9. There is not an alphabet expended by way of reasons in respect of the first and second heads of claim. The quantums awarded are Rs.3,13,819.32 and Rs.4,18,981.44, respectively. While these may appear to be meagre amounts, the complete lack of reasons robs the figures and the heads in respect of such figures of any value. In respect of the third head of claim, the Arbitrator noted that the defence raised was that the bills were not submitted in line with the terms of the purchase order. The Arbitrator then went on to suggest that even though there had been considerable delay on the part of the claimant in claiming the amount, merely such delay would not defeat the claim. At the highest, the justification for the submission of the claim may have been provided by the Arbitrator. The reasoning furnished does not even indicate how any money was due from the respondent in the reference to the claimant on account of such claim. In any event there is nothing to suggest how the quantum of the claim was arrived at except that the quantum awarded matched the amount claimed.
10. While it is not necessary for an arbitral award to justify every paisa or a rupee awarded to the claimant, the broad premise on which the quantum is founded has to be discernible from award itself for the award to be meaningful or even intelligible in legal terms. In short, the award impugned before the Arbitration Court in this case was the classical example of what an arbitral award could never be.
11. Towards the end of page 119 and over the page, the operative part of the award is repeated. If one searched such segment with the most powerful of magnifying glasses, the only reasons that appear in the award are contained in the solitary line preceding the operative part:
“In consideration of the above analysis/documents & pleadings on record …”

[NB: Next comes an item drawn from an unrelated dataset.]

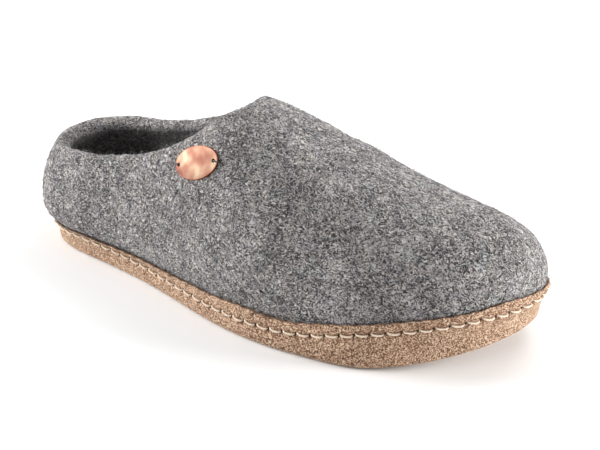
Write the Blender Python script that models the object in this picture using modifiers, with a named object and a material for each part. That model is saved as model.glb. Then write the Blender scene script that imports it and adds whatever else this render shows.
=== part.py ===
# Felt slipper for the right foot: a felted upper on a suede cup sole, with a footbed and a copper tag.
# Metres. +Z is up, +X points to the toe and +Y to the inner, big-toe side. The origin is on the floor,
# under the middle of the slipper's box.
import math

import bpy
import bmesh
import numpy as np
from mathutils import Vector

# Driving sizes of the last and the sole
soleLength = 0.2650
ballWidth = 0.1050
heelPitch = 0.0366        # from the back of the sole to the middle of the heel
toePitch = 0.0460         # from the tip of the sole to the middle of the toes
insoleLevel = 0.0070      # the cup's floor above the ground
sideHeight = 0.0120       # stitch line above the ground, before its shares
toeSpring = 0.0115        # lift of the tip
springStart = 0.76        # share of the length where the lift begins
throatBack = 0.1285       # from the back of the sole to the throat
throatRadius = 0.0320     # how far the opening's spine stops behind the throat

# Walls and clearances
feltWall = 0.0058
rimWall = 0.0092          # at the rim over the heel, where the felt is thickest
rimRound = 0.0028
suedeWall = 0.0017
footbedThick = 0.0055
footbedRound = 0.0010
seatGap = 0.0003
cupGap = 0.0006           # between the felt and the suede round it
floorGap = 0.0013          # the same at the cup's floor
footbedGap = 0.0006
feltInset = 0.0045        # the felt's foot inside the sole's outline
feltSwell = 0.0088        # how far the felt swells out above the cup
swellBase = 0.0005        # where the swell begins above the cup's floor
swellRise = 0.0140        # from there to its widest
swellFall = 0.0650        # from its widest to where it is gone
edgeRound = 0.0028        # rounded bottom edge of the sole
edgeLevel = 0.0090        # height of the sole's widest line
stitchInset = 0.0010
seamStep = 0.0007         # the flange stands proud of the stitch line
flangeHeight = 0.0045     # flange above the stitch line, before its shares

# Shape of the last's cross sections
crownPower = 2.4
risePower = 2.6
spineBack = 0.0440        # the opening's spine, from which the felt's runs spread, begins here
spineLevel = 0.0297
lowestAim = -62           # degrees from level
highestAim = 87

# Oval tag
tagLength = 0.0266
tagHeight = 0.0158
tagThick = 0.0010
tagHole = 0.0018
tagHoleEdge = 0.0022      # from the tag's tip to its hole's middle
tagBack = 0.1150          # from the back of the sole to the tag's middle
tagLevel = 0.0715
tagTilt = 21.0            # degrees, its front end up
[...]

12. The Arbitrator speaks of a consideration, but does not demonstrate how he considered the matter by indicating any reasons to show what impelled him to allow the several heads or the various quantums under such heads. As to the use of the word ‘analysis’ it appears to be a figment of the Arbitrator’s imagination as there is no element of analysis evident from the award.
13. In the operative part of the award, the Arbitrator deals with all three heads on which he has awarded and says that the standing order in respect of each was ‘admitted’. If there was any admission, it was the bounden duty of the Arbitrator to demonstrate how the admission had been made. Indeed, in the few lines that the Arbitrator has used in dealing with the third head of claim, the Arbitrator has indicated that the respondent in the reference had denied the claim but had done no more. Thus, the use of the similar expressions “is admitted” or “is also admitted”, as found in the operative part of the award pertaining to the three heads of claim, have to be read in the context of the four or five lines by way of reasons appended to the third head of claim at page 119 of the papers. Nothing appears to have been admitted by the respondent in the reference and, if there was any admission, it may have been only the relevant standing orders. However, as to how the standing orders justify the heads of claim or the amounts awarded thereunder, there is no indication or any suggestion in such regard in the rather unfortunate award.

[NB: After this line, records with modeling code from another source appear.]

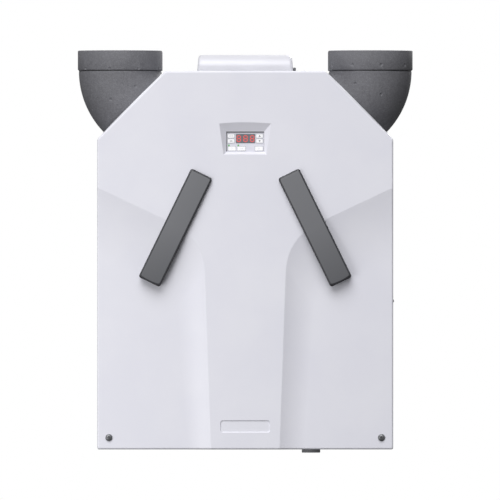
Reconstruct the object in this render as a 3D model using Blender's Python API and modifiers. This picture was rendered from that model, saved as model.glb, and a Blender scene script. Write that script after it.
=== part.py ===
"""Wall-hung heat recovery ventilation unit, modelled as an assembly of separate pieces.

Metres, +Z up. The front faces -Y and the wall is the plane y = 0. Heights inside this script are measured
from the underside of the front cover; one empty carries the whole unit down so that the world origin is the
centre of the wall rail's back face.
"""

import math

import bmesh
import bpy
from mathutils import Matrix, Vector

# ---------------------------------------------------------------- driving dimensions
GAP = 0.0003                    # assembly gap between pieces that touch
RAIL_HEIGHT = 0.600             # wall rail centre above the cover's underside

COVER_WIDTH = 0.556
COVER_HEIGHT = 0.711
COVER_CHAMFER = 0.128           # leg of the 45 degree top corners
COVER_WALL = 0.003
COVER_FRONT = -0.390
COVER_BACK = -0.3563

CASE_INSET = 0.003              # the casing stands this far inside the cover's outline
CASE_BACK = -0.014
CASE_FRONT = -0.3535
SHEET = 0.0015                  # casing steel

FOAM_INSET = 0.0075
FOAM_BACK = -0.0158
FOAM_SPLIT = -0.055             # the rear foam ends here and the core foam starts
FOAM_FRONT = -0.3497
LID_BACK = -0.3503              # the insulation carried by the cover
LID_FRONT = -0.374

DUCT_BORE = 0.0625              # inner radius of the insulated duct, 125 mm nominal
DUCT_OUTER = 0.0775             # 15 mm foam wall
DUCT_BEND = 0.088               # centreline radius of the 45 degree bend
DUCT_COLLAR = 0.0794
DUCT_COLLAR_HEIGHT = 0.0382
DUCT_SPIGOT = 0.073
DUCT_TAIL = -0.036              # the spigot reaches this far into the casing
DUCT_NECK = (0.0744, 0.0760)    # inner and outer radius of the flange's neck, in which the tail turns
DUCT_NECK_END = -0.0200
DUCT_LAP = 0.071                # lap joint between the bend and its collar
DUCT_LAP_LENGTH = 0.020
DUCT_FLANGE = 0.0803            # ring on the casing under each bend
DUCT_SEAM = 0.0013              # gap that shows between the bend and its collar
DUCT_BEND_CENTRE_X = 0.148      # centre of the bend, at the top corner of the cabinet
DUCT_BEND_CENTRE_Z = 0.7121
DUCT_DEPTHS = {"rear": -0.112, "front": -0.274}

RECESS_DEPTH = 0.012            # how far the lower side fields lie behind the T-shaped field
ARM_FALL = math.tan(math.radians(25.2))     # slope of the T's arms towards the middle
CREST = {"side_z": 0.492, "stem": 0.0645, "lean": 0.035, "radius": 0.103}   # upper edge of the scoop
FOOT = {"side_z": 0.358, "stem": 0.110, "lean": 0.079, "radius": 0.045}     # lower edge of the scoop

DRAWER_TILT = math.radians(26)
DRAWER_X = 0.131
DRAWER_Z = 0.4165
HANDLE_LENGTH = 0.2255
HANDLE_WIDTH = 0.0433
HANDLE_FRONT = -0.402
HANDLE_BACK = -0.3775
HANDLE_CROWN = 0.0035
HANDLE_WALL = 0.003
PLUG_LENGTH = 0.210
PLUG_WIDTH = 0.034
FILTER_LENGTH = 0.200
FILTER_THICK = 0.024
FILTER_BACK = -0.058
FILTER_FRONT = -0.3502
SLOT_CLEARANCE = 0.0006

DISPLAY_HALF_WIDTH = 0.0355     # clear window at the bottom of the funnel
DISPLAY_LOW = 0.5596
DISPLAY_HIGH = 0.5972
DISPLAY_RIM = COVER_FRONT + 0.008
FASCIA_FRONT = DISPLAY_RIM + 0.003
FASCIA_BACK = FASCIA_FRONT + 0.002
KEY_PROUD = 0.0012
KEY_BACK = -0.3745
BOARD_FRONT = FASCIA_FRONT + 0.006
# name: centre x, centre z, width, height
KEYS = {
    "fan_key": (-0.0266, 0.5888, 0.0126, 0.0072),
    "filter_key": (-0.0266, 0.5794, 0.0126, 0.0072),
    "up_key": (0.0271, 0.5888, 0.0126, 0.0072),
    "down_key": (0.0271, 0.5794, 0.0126, 0.0072),
    "timer_key": (-0.0250, 0.5651, 0.0144, 0.0078),
    "bypass_key": (-0.0071, 0.5651, 0.0156, 0.0078),
    "menu_key": (0.0260, 0.5651, 0.0150, 0.0078),
}

CORE_HALF_WIDTH = 0.120         # hexagonal heat exchanger
CORE_TOP = 0.480
CORE_BOTTOM = 0.120
CORE_SHOULDER = 0.120           # height of the slanted faces, which lie at 45 degrees
CORE_BACK = -0.058
CORE_FRONT = -0.345

FAN_X = 0.170
FAN_Z = 0.118
FAN_BACK = -0.056
FAN_FRONT = -0.134
FAN_WALL = 0.0025
FAN_INLET = 0.044
FAN_OUTLET_TOP = 0.214
IMPELLER_RADIUS = 0.066
IMPELLER_BACK = 0.0845          # distances from the wall
IMPELLER_FRONT = 0.1265
BLADES = 7
SHAFT = 0.0038

RISER = (0.194, 0.262)          # air passage from the fan outlet to the rear duct
CHAMBER_BACK = -0.1365
BYPASS_X = -0.1387
BYPASS_Z = 0.300

DRAIN_X = 0.124
DRAIN_Y = -0.260
DRAIN_RADII = (0.0140, 0.0174)
TRAY_FLOOR = 0.0263

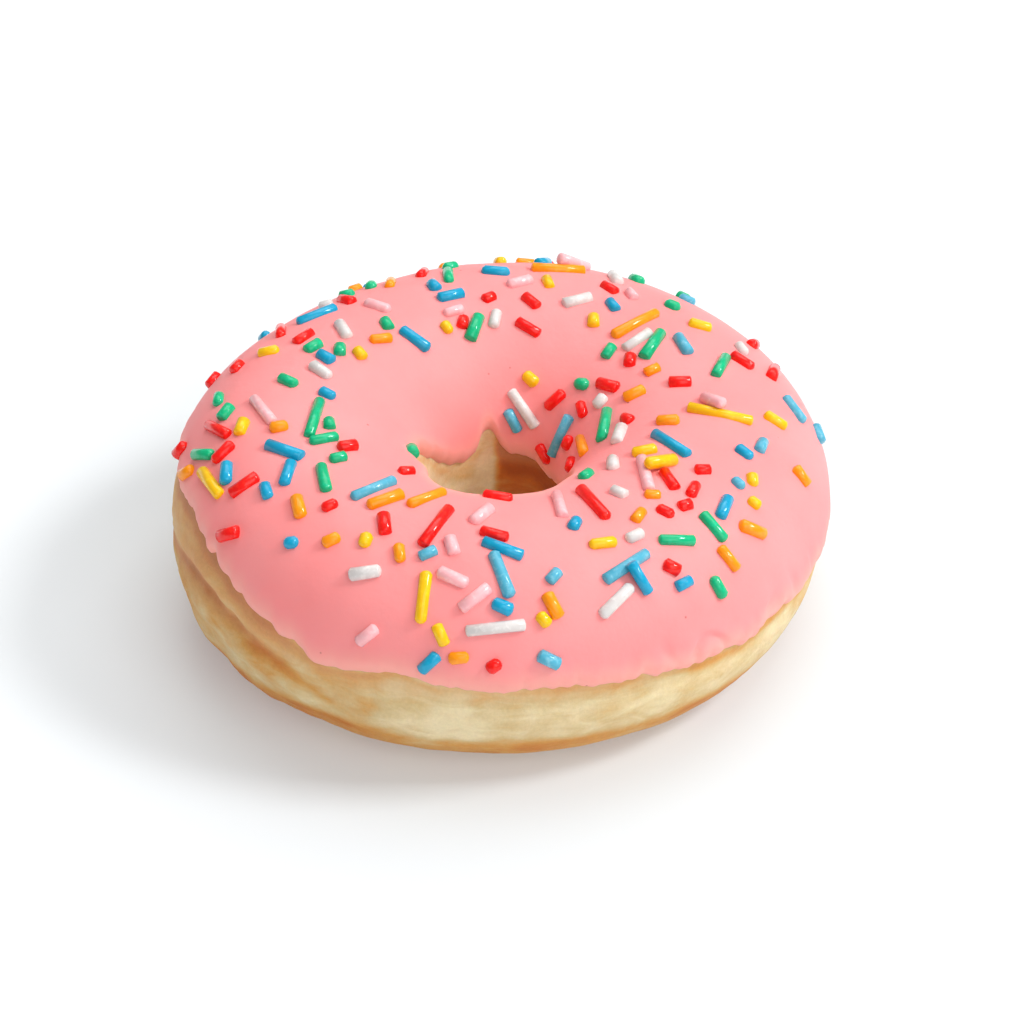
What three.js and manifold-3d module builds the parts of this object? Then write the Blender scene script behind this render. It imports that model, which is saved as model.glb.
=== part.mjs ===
// Sprinkle frosted doughnut. Millimetres, +Z up, resting on z = 0.
//
// A fried yeast ring, a little taller on its left, under a thin set coat of pink icing. The icing
// runs over the crest, down outside to an uneven edge near the widest line, and down inside into
// the hole. Short sugar strands lie partly sunk in it, in loose clusters.
//
// A place on the ring is two angles in degrees. The turn goes round the ring from +X through +Y.
// The slope goes round its section: 0 at the widest line, 90 on the crest, 180 on the wall of the
// hole and -90 underneath.
import Module from 'manifold-3d';
import * as THREE from 'three';
import { mergeVertices } from 'three/addons/utils/BufferGeometryUtils.js';

// ---- Driving dimensions ----

// A value that changes round the ring is a mean, with waves (how many times round, size, turn of a
// high) and bends at single places (turn, width, size).
const RING = {
  radius: { mean: 45.4, waves: [[1, 0.4, 254], [2, 1.6, 40], [3, 0.7, 69]] }, // to the widest line
  hole: { mean: 10, waves: [[1, 1.2, 222], [2, 0.8, 55]] }, // radius at its narrowest
  height: { mean: 31.4, waves: [[1, 2.2, 165]] }, // taller on the left
  waist: 0.46, // the widest line, as a share of the height
  topRoundness: 2.2, // 2 is an ellipse, more is squarer
  baseRoundness: 2.6,
  footSag: 0.4, // how far the round base is pressed flat where it rests
};

const FOLD = {
  slope: { mean: 0, bends: [[208, 12, 7], [242, 8, -12]] },
  depth: { mean: 0.15, bends: [[214, 16, 0.85]] },
  width: 4,
  lip: 0.4, // height of the dough's swell beside the fold, as a share of the depth
};

const ICING = {
  gap: 0.3, // the icing and the dough are separate solids
  thickness: 1.0,
  swell: { size: 0.16, turns: 3, slopes: 2.5, start: 40 }, // how the coat grows thicker and thinner
  lip: 1.5, // how far in from its edge the coat has its full thickness
  outerEdge: {
    mean: 9,
    waves: [[1, 10, 185], [2, 3, 6], [3, 3, 57], [13, 0.5, 2], [23, 0.5, 12], [37, 0.4, 0]],
    bends: [[206, 14, 9], [241, 10, -4], [252, 4, 4], [310, 9, -4]],
  },
  innerEdge: {
    mean: 155,
    waves: [[1, 34, 78], [2, 12, -9], [7, 0.8, -7]],
    bends: [[104, 12, -12], [222, 17, 20], [270, 18, 7]],
  },
};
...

14. In dealing with the challenge, that must have been squarely founded on the award being non-speaking in nature, the Arbitration Court assigns the following reasons:
“19.This takes us to the last plea pertaining to nonspeaking award. A perusal of award reveals that it does give reasons. It does refer to clause 6 of the STC, which deals with escalation/de-escalation and then finds for the contractor. That the impugned award is epigrammatic by itself does not become a ground to dislodge it as long as it is not laconic as case on hand is one where impugned award proceeds on admission.”

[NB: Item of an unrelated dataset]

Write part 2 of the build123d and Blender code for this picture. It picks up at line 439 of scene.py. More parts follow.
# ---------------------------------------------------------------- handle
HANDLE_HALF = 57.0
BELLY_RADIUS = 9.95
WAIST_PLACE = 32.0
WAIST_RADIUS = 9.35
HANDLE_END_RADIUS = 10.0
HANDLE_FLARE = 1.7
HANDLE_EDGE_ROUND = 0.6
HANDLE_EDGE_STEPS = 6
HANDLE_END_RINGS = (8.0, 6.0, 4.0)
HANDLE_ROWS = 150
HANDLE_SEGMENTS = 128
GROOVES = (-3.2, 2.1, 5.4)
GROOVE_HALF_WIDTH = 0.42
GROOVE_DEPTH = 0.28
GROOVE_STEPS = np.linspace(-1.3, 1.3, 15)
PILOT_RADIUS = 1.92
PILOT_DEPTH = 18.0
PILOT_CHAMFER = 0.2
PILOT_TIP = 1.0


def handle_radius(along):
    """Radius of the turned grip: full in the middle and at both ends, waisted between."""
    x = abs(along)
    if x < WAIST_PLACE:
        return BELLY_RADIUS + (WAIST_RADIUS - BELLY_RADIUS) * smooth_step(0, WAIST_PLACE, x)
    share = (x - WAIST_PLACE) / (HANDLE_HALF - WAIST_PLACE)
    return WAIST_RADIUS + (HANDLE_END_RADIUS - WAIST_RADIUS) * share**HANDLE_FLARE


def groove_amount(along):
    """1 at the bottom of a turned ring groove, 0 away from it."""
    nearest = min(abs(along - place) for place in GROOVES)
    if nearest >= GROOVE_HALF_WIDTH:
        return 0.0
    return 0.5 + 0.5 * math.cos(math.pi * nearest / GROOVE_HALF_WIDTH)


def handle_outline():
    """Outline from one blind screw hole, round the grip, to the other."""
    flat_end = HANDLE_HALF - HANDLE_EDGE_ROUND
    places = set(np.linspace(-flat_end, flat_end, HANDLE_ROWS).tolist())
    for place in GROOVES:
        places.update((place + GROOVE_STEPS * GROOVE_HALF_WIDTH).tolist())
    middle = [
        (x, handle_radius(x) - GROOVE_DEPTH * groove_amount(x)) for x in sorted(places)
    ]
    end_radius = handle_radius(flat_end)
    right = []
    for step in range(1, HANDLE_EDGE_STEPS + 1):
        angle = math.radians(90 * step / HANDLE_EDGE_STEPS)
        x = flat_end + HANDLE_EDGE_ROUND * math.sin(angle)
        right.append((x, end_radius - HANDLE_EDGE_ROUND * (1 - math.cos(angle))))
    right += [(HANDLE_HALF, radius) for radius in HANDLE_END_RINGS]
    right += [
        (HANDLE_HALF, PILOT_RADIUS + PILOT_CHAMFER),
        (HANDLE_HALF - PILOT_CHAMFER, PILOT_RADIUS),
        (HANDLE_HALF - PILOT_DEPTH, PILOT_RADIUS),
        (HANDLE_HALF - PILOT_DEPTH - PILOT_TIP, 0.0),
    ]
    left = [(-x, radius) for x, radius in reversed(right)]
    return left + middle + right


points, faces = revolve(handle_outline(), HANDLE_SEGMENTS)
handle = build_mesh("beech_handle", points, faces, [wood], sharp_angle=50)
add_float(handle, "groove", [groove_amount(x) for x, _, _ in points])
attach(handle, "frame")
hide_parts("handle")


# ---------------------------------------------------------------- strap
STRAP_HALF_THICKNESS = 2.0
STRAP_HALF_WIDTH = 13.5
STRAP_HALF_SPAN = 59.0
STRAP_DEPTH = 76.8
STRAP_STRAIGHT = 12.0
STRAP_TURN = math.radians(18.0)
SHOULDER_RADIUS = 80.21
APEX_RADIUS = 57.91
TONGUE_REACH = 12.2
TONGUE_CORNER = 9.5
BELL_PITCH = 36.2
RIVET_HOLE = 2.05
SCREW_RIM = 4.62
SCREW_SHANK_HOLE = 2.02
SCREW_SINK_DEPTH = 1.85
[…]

15. The award has been described in its entirety in this order. No page thereof has been left out or ignored, lest it does injustice to the Arbitrator and the party which was the beneficiary of the award. In the light of what appears clearly from the face of the award, the above observation of the Arbitration Court is exceptionable and not acceptable. The complete lack of reasons cannot be glossed over in the manner it has been in the judgment and order impugned. The exercise undertaken to rewrite the arbitration award by ascribing reasons in support of the claims allowed and quantum awarded is not the business of the Arbitration Court and such an exercise could not have been undertaken in this jurisdiction or within the limited arena of operation permitted by Section 34 of the Act of 1996. The judgment and order impugned go against the most rudimentary tenets of the governing law and the jurisprudential philosophy established in this branch over the years.
16. As a consequence, the judgment and order impugned herein dated August 3, 2020, stand set aside in entirety. The award impugned by way of the petition under Section 34 of the Act of 1996, dated September 10, 2014, is set aside. The petition under Section 34 of the Act stands allowed. In view of the dignified and fair stand taken on behalf of the award-holder and the fact that it may, in the ultimate analysis, be the award-holder who has suffered the maximum prejudice as a consequence of the Arbitrator not furnishing any reasons, no costs are awarded against the erstwhile award-holder.
17. The parties have agreed that this Court may name an Arbitrator who will take up the reference as expeditiously as possible and conclude the same in accordance with law by rendering a reasoned award without undue delay. In view of such agreement between the parties and the matter being left to the Court, this Court appoints Mr.C.Manickam, retired District Judge, as the Arbitrator to take up the reference on the basis of the statement of claim and statement of defence and counter-claim as already filed in course of the previous reference. The parties will be entitled to lead evidence and the Arbitrator will be entirely free to decide on the future course of action in the reference.
18. It is needless to say that the present order should be confined to the matters that arose for consideration and the Arbitrator will be completely uninfluenced by anything recorded here that may appear to be prejudicial to either side.